Part I finds that consolidation often does alter standing determinations, because many courts permit consolidated cases to go forward so long as any plaintiff from among the consolidated cases has standing to pursue the claims. Consolidation has not altered the analysis or outcome of mootness or ripeness issues, however. By and large, case consolidation also has not altered application of the requirements for subject-matter jurisdiction, personal jurisdiction, or venue, and has not changed the analysis determining whether plaintiffs have failed to join an indispensable party. But there are cases that represent exceptions to these general rules: cases in which the courts have bent, or made exceptions to, the general rule that subject-matter jurisdiction must be determined by considering each component action independently of the others; in which courts have indicated that consolidation could cure the problems caused by the absence of a party to be joined if feasible; in which courts have held the activities of a party in one component of a consolidation to be relevant to the court's right to assert personal jurisdiction over him in another component; and in which the courts have broadly construed venue statutes to keep a set of consolidated cases together.
Consolidation has had more widespread and obvious effects on the timing, scope, and location of and the parties to an appeal. In most circuits, “all purpose” consolidation of cases results in the surrender of the right to an immediate appeal by the losing parties in any single component. Either as an across-the-board common law rule or as a matter determined case-by-case, in most circuits losing litigants have to await the resolution of all claims among all parties to the consolidation before they can appeal, absent a Rule 54(b) certification from the trial judge. In addition, because courts regard the parties to consolidated cases as parties to a civil case within the meaning of the various subparts of Federal Rule of Appellate Procedure 4, consolidation often alters the time a litigant has to file a notice of appeal when all the consolidated cases have been resolved in the trial court. Litigants may benefit from an extension of time that otherwise would be unavailable to them, but they have suffered from their notices of appeal being rendered premature and ineffective. Under the statutes that govern the Court of Appeals for the Federal Circuit, litigants may even find that consolidation has altered which court of appeals has jurisdiction over their case.
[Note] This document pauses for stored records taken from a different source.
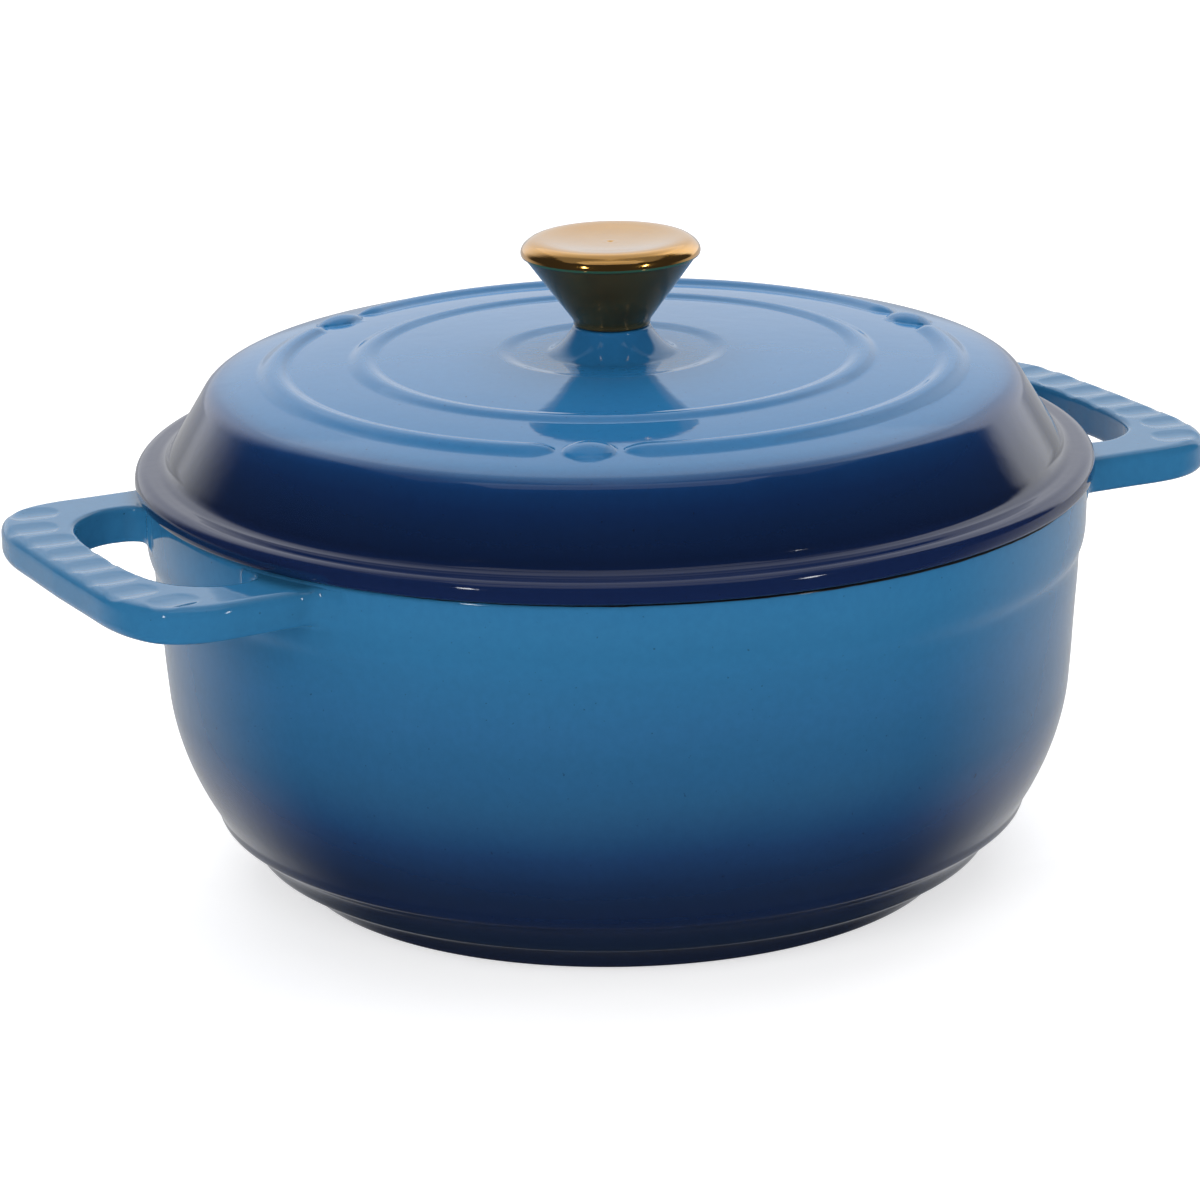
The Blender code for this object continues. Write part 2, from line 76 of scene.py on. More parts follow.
PLAN_STEP = 0.4
ROOT_R, ROOT_LOW, ROOT_HIGH, ROOT_Y = 131.2, 100.6, 115.9, 76.0   # where a loop's mesh ends, inside the wall
NET_ROUNDS, PULLS = 5, 3      # rounds of smoothing (none in the last) and pulls back in each
SLOPE_STEP = 0.02

# lid
SIDE_ANGLE = 31.3             # the side's slope from the vertical, in degrees
SIDE_TAN = math.tan(math.radians(SIDE_ANGLE))
SHOULDER = (110.9, 138.28, 7.9)   # radius and height of its arc's centre, and the arc's radius
SHOULDER_TOP = 75.4           # where the shoulder's arc meets the crown, in degrees
RING_IN = (71.5, 4.7, 1.10)   # radius of the crest, half width, height
RING_OUT = (97.0, 5.4, 1.60)
DOT = (7.4, 6.2, 2.2)         # half length round the lid, half width, height
DOT_TURN = math.radians(-1.6)
DOT_ANGLES = [DOT_TURN + math.radians(a) for a in (0.0, 120.0, 240.0)]
RING_END = 9.6                # from a dot's centre to the tip of the ring beside it
RING_TIP = 7.0                # length over which the ring's ends taper
BEAD_POWER = 1.15             # above 1, a bead's crest is a little broader than a cosine's
ORNAMENT_R = (88, 106.5)      # the ring and studs are added between these radii,
ORNAMENT_Z = 143.5            # and above this height
RECESS_R, RECESS_EDGE, RECESS_DROP = 28.0, 5.4, 0.9   # round recess under the knob
BOSS_R, BOSS_FOOT, BOSS_TOP = 11.3, 7.8, 159.1
BOSS_POWER = 1.6              # concave flare
BOSS_END = 24.0               # the boss is added inside this radius only
HOLE_R = 3.4                  # screw hole
SIDE_FOOT = (128.15 - 1.6 * SIDE_TAN, 126.6)

# knob
KNOB_STEPS = 192
CONE_TOP, DISC_LOW = 180.42, 180.48


def smooth(points, step):
    """A centripetal Catmull-Rom curve through the points, sampled about every step."""
    p = np.array(points, float)
    p = np.vstack([2 * p[0] - p[1], p, 2 * p[-1] - p[-2]])
    out = []
    for i in range(1, len(p) - 2):
        a, b, c, d = p[i - 1:i + 3]
        gaps = [max(np.linalg.norm(v) ** 0.5, 1e-6) for v in (b - a, c - b, d - c)]
        t = np.concatenate([[0.0], np.cumsum(gaps)])
        count = max(1, int(math.ceil(np.linalg.norm(c - b) / step)))
        for u in np.linspace(t[1], t[2], count, endpoint=False):
            l1 = (a * (t[1] - u) + b * (u - t[0])) / (t[1] - t[0])
            l2 = (b * (t[2] - u) + c * (u - t[1])) / (t[2] - t[1])
            l3 = (c * (t[3] - u) + d * (u - t[2])) / (t[3] - t[2])
            m1 = (l1 * (t[2] - u) + l2 * (u - t[0])) / (t[2] - t[0])
            m2 = (l2 * (t[3] - u) + l3 * (u - t[1])) / (t[3] - t[1])
            out.append((m1 * (t[2] - u) + m2 * (u - t[1])) / (t[2] - t[1]))
    out.append(p[-2])
    return np.array(out)


def line(a, b, step):
    count = max(1, int(round(math.dist(a, b) / step)))
    return np.array([[a[0] + (b[0] - a[0]) * i / count, a[1] + (b[1] - a[1]) * i / count]
                     for i in range(count + 1)])


def arc(cx, cy, radius, start, stop, count):
    a = np.radians(np.linspace(start, stop, count + 1))
    return np.stack([cx + radius * np.cos(a), cy + radius * np.sin(a)], 1)


def chain(*runs):
    """Runs of points joined end to end, without the doubled points between them."""
    out = [runs[0]]
    for run in runs[1:]:
        gap = np.linalg.norm(run[0] - out[-1][-1])
        out.append(run[1:] if gap < 1e-6 else run)
    return np.vstack(out)


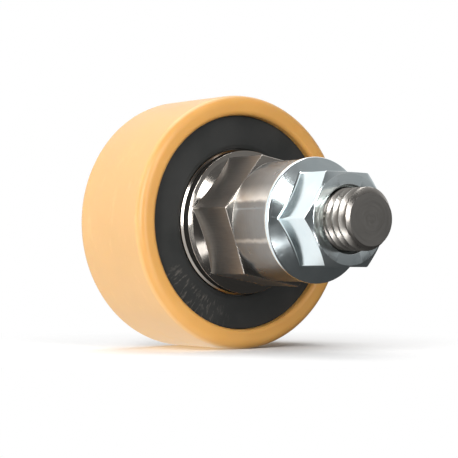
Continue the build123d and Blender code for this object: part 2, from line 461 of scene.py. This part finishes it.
white = (1.0, 1.0, 1.0)
black = (0.0, 0.0, 0.0)


def polyurethane():
    """Amber cast polyurethane: cloudy in its depth, with a moulded grain, rolling scuffs and a
    painted sheen on the tread.
    """
    deep, pale = (0.50, 0.252, 0.062), (0.58, 0.302, 0.082)
    tread_sheen, scuffed, dirt = (0.90, 0.62, 0.33), (0.93, 0.66, 0.36), (0.45, 0.20, 0.04)
    material, tree, shader = new_material("amber_polyurethane")
    here, outward, radius, station = places(tree)
    cloud = noise(tree, here, 60, 3.0)
    speck = noise(tree, here, 900, 2.0, 0.7)
    scuff_at = swept(tree, outward, 0.010, plus(tree, station, radius))
    scuff = ramp(tree, noise(tree, scuff_at, 420, 5.0, 0.7), 0.56, 0.74)
    on_tread = ramp(tree, radius, tyre_radius - 0.5 * MM, tyre_radius - 0.1 * MM)
    scuff = times(tree, scuff, on_tread)
    base = mix(tree, ramp(tree, cloud, 0.3, 0.7), deep, pale)
    # Painted sheen: the tread is drawn paler all round, for the light that falls on it.
    base = mix(tree, times(tree, on_tread, 0.34), base, tread_sheen)
    base = mix(tree, times(tree, scuff, 0.22), base, scuffed)
    base = mix(tree, ramp(tree, speck, 0.62, 0.8, 0.0, 0.10), base, dirt)
    rough = plus(tree, ramp(tree, cloud, 0.3, 0.7, 0.34, 0.44), times(tree, scuff, 0.22))
    grain = plus(tree, times(tree, speck, 0.35), scuff)
    coat(tree, shader, base, rough, grain, 0.012 * MM, 0.7)
    shader.inputs["Subsurface Weight"].default_value = 0.22
    shader.inputs["Subsurface Radius"].default_value = (1.0, 0.5, 0.15)
    shader.inputs["Subsurface Scale"].default_value = 1.8 * MM
    shader.inputs["IOR"].default_value = 1.5
    return material


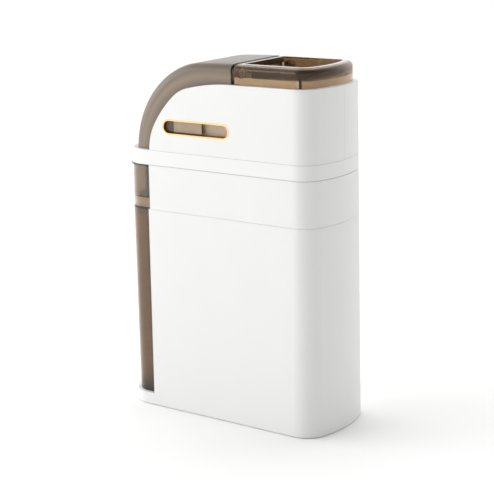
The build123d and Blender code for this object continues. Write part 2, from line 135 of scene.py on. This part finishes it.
def vector_step(tree, operation, source, other=None):
    """One step of vector arithmetic on a node tree."""
    step = tree.nodes.new("ShaderNodeVectorMath")
    step.operation = operation
    tree.links.new(source, step.inputs[0])
    if other is not None:
        step.inputs[1].default_value = other
    return step.outputs["Value" if operation in ("DOT_PRODUCT", "LENGTH") else "Vector"]


def softbox(name, stand, size, power):
    """A rectangular studio light, turned to the middle of the object."""
    lamp = bpy.data.lights.new(name, "AREA")
    lamp.shape = "RECTANGLE"
    lamp.size, lamp.size_y = size
    lamp.energy = power
    made = new_object(name, lamp)
    made.location = stand
    made.rotation_euler = (Vector(LIGHT_AIM) - Vector(stand)).to_track_quat("-Z", "Y").to_euler()


floor_paint, tree, shader = new_material("studio_floor")
tree.links.new(ramp(tree, noise(tree, 0.8), FLOOR_LOW, FLOOR_HIGH), shader.inputs["Base Color"])
set_inputs(shader, Roughness=0.9)
bm = bmesh.new()
bmesh.ops.create_circle(bm, cap_ends=True, segments=FLOOR_SIDES, radius=FLOOR_RADIUS)
floor = from_bmesh("studio_floor", bm, floor_paint)

world = bpy.data.worlds.new("studio_sky")
scene.world = world
world.use_nodes = True
tree = world.node_tree
sky = tree.nodes["Background"]
direction = tree.nodes.new("ShaderNodeTexCoord").outputs["Generated"]
spread = node_of(tree, "ShaderNodeMapRange", From_Min=-1.0, From_Max=1.0)
tree.links.new(vector_step(tree, "DOT_PRODUCT", direction, SHADE_SIDE), spread.inputs["Value"])
sides = ramp(tree, spread.outputs["Result"], grey(1.0), grey(SHADE_SHARE), SHADE_FROM, SHADE_TO)
tree.links.new(sides, sky.inputs["Color"])
sky.inputs["Strength"].default_value = SKY_STRENGTH

softbox("left_key", KEY_PLACE, KEY_SIZE, KEY_POWER)
softbox("shoulder_light", FILL_PLACE, FILL_SIZE, FILL_POWER)

# --- Camera ---
# A long lens that stands to the right of the front, a little above the lid, and leans
# about a degree to the side. Angles are in degrees.
CAMERA_TURN = 34.748
CAMERA_RISE = 14.176
CAMERA_LEAN = -1.128
CAMERA_AWAY = 1.9035
CAMERA_AIM = (0.00436, 0.0, 0.22653)
FOCAL, FILM_WIDTH = 102.44, 36
FARTHEST = 100
turn, rise, lean = radians(CAMERA_TURN), radians(CAMERA_RISE), radians(CAMERA_LEAN)
back = Vector((sin(turn) * cos(rise), -cos(turn) * cos(rise), sin(rise)))
right = Vector((cos(turn), sin(turn), 0))
up = back.cross(right)
leaned_right = cos(lean) * right + sin(lean) * up
leaned_up = -sin(lean) * right + cos(lean) * up
lens = bpy.data.cameras.new("camera")
lens.sensor_width = FILM_WIDTH
lens.lens = FOCAL
lens.clip_end = FARTHEST
camera = new_object("camera", lens)
axes = Matrix((leaned_right, leaned_up, back)).transposed()
camera.matrix_world = Matrix.Translation(Vector(CAMERA_AIM) + back * CAMERA_AWAY) @ axes.to_4x4()
scene.camera = camera

# --- White shells and band ---
# The sleeve, the skirt and the two upper halves are injection-moulded white ABS with a
# fine satin texture; the halves meet in a thin parting line and seat on the band, which
# shows a line of shade along its top and bottom edges.
WHITE_GRAIN, GRAIN_HEIGHT = 2600, 0.0001
# Half height and tone of the painted shade line along the band's parting edges.
PARTING_HALF, PARTING_SHADE_TONE = 0.0005, (0.52, 0.52, 0.51)
BEYOND = 1.0
MIX_SHARE, MIX_FIRST, MIX_SECOND, MIX_RESULT = 0, 6, 7, 2  # sockets of a colour mix


def bump(tree, shader, source, strength, distance):
    made = node_of(tree, "ShaderNodeBump", Strength=strength, Distance=distance)
    tree.links.new(source, made.inputs["Height"])
    tree.links.new(made.outputs["Normal"], shader.inputs["Normal"])


def mixed(tree, share, first, second, blend="MIX"):
    """Blends two colours; share and second may be constants."""
    made = tree.nodes.new("ShaderNodeMix")
    made.data_type, made.blend_type = "RGBA", blend
    for index, value in ((MIX_SHARE, share), (MIX_FIRST, first), (MIX_SECOND, second)):
        if isinstance(value, bpy.types.NodeSocket):
            tree.links.new(value, made.inputs[index])
        else:
            made.inputs[index].default_value = value
    return made.outputs[MIX_RESULT]


def math_step(tree, operation, first, second):
    """One step of arithmetic on a node tree; second may be a constant."""
    step = tree.nodes.new("ShaderNodeMath")
    step.operation = operation
    tree.links.new(first, step.inputs[0])
    if isinstance(second, bpy.types.NodeSocket):
        tree.links.new(second, step.inputs[1])
    else:
        step.inputs[1].default_value = second
    return step.outputs[0]


def inside(tree, low, high):
    """1 within the box between two corners of the piece's own space, 0 outside it."""
    low, high = Vector(low), Vector(high)
    away = vector_step(tree, "SUBTRACT", place(tree), (low + high) / 2)
    away = vector_step(tree, "ABSOLUTE", away)
    away = vector_step(tree, "DIVIDE", away, (high - low) / 2)
    split = tree.nodes.new("ShaderNodeSeparateXYZ")
    tree.links.new(away, split.inputs[0])
    farthest = math_step(tree, "MAXIMUM", split.outputs["X"], split.outputs["Y"])
    farthest = math_step(tree, "MAXIMUM", farthest, split.outputs["Z"])
    return math_step(tree, "LESS_THAN", farthest, 1.0)


def tint_zones(tree, colour, zones):
    """Changes a colour inside boxes given as (low corner, high corner, colour)."""
    for low, high, other in zones:
        colour = mixed(tree, inside(tree, low, high), colour, (*other, 1))
    return colour


def level(low, high, colour):
    """A zone right round a piece, between two heights."""
    return (-BEYOND, -BEYOND, low), (BEYOND, BEYOND, high), colour


def clouded(tree, pattern, tone, share):
    """A tone that darkens to a share of itself along a pattern."""
    return ramp(tree, pattern, (*(share * c for c in tone), 1), (*tone, 1))


def uneven_sheen(tree, shader, pattern, smoothest, roughest):
    sheen = ramp(tree, pattern, grey(smoothest), grey(roughest))
    tree.links.new(sheen, shader.inputs["Roughness"])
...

At a normative level, Part I of this work argues that a procedural system that is fair, generates more accurate expectations, and is more efficient, would result from a shift in the paradigm from the long parroted view that consolidations do not merge lawsuits, change the rights of the parties, or make the parties in one suit parties in another. It concludes that when a court considers consolidating cases, it should take the view that consolidating cases for all purposes or for trial will create a single civil action, change the rights of the parties, and make them parties to an action that encompasses all components of the consolidation. If that is not what the court wants to do, then it should take lesser steps: order only multicase briefing or discovery, or limited-scope joint pretrial hearings, as appropriate. Creating an all-encompassing civil action would be constitutional under Article III when each of the consolidated cases is jurisdictionally self-sufficient or when any claims that are not so self-sufficient arise out of a common nucleus of operative fact with claims that are. An all-encompassing civil action also would be compatible with the statutes that confer jurisdiction over specified “civil actions” and would be consistent with the federal rules of civil and appellate procedure, or could be made consistent with minimal amendments to those rules. This approach would enable federal courts to hear additional claims that can efficiently be heard together, without compelling them to do so. It would facilitate the federal courts' adjudication of transactionally related claims by enabling the federal courts to assert supplemental jurisdiction and personal jurisdiction in situations where they otherwise might not be able to do so. It also would eliminate uncertainties concerning litigants' rights and obligations with respect to appeals that currently result in inadvertent waivers of rights and in the expenditure of trial and appellate resources now devoted to resolving those uncertainties.
Part II tests whether the hypothesis of Part I, that a better procedural system would result from a shift in the paradigm (from that in which each component of a consolidation retains a separate identity to one in which consolidating cases for all purposes or for trial would create a single, all-encompassing civil action), holds up with respect to nonjurisdictional matters.
Part II proceeds more or less chronologically through the course of a lawsuit, looking both at rights based in the Federal Rules of Civil Procedure and at procedural rights grounded elsewhere. It explores effects on the posture and framing of claims, the attorney-client relationship, the availability of particular discovery devices and other aspects of discovery, the right to voluntarily dismiss a suit, choice of law, the scope of a jury demand and the range of issues on which courts will, in their discretion, allow determination by a jury, the circumstances under which judges should recuse themselves, the number of peremptory challenges to which litigants are entitled, “law of the case” and preclusion doctrines, and the award of costs and attorneys' fees. While not necessarily exhaustive, this survey conveys the range and significance of the procedural rights that consolidation may alter.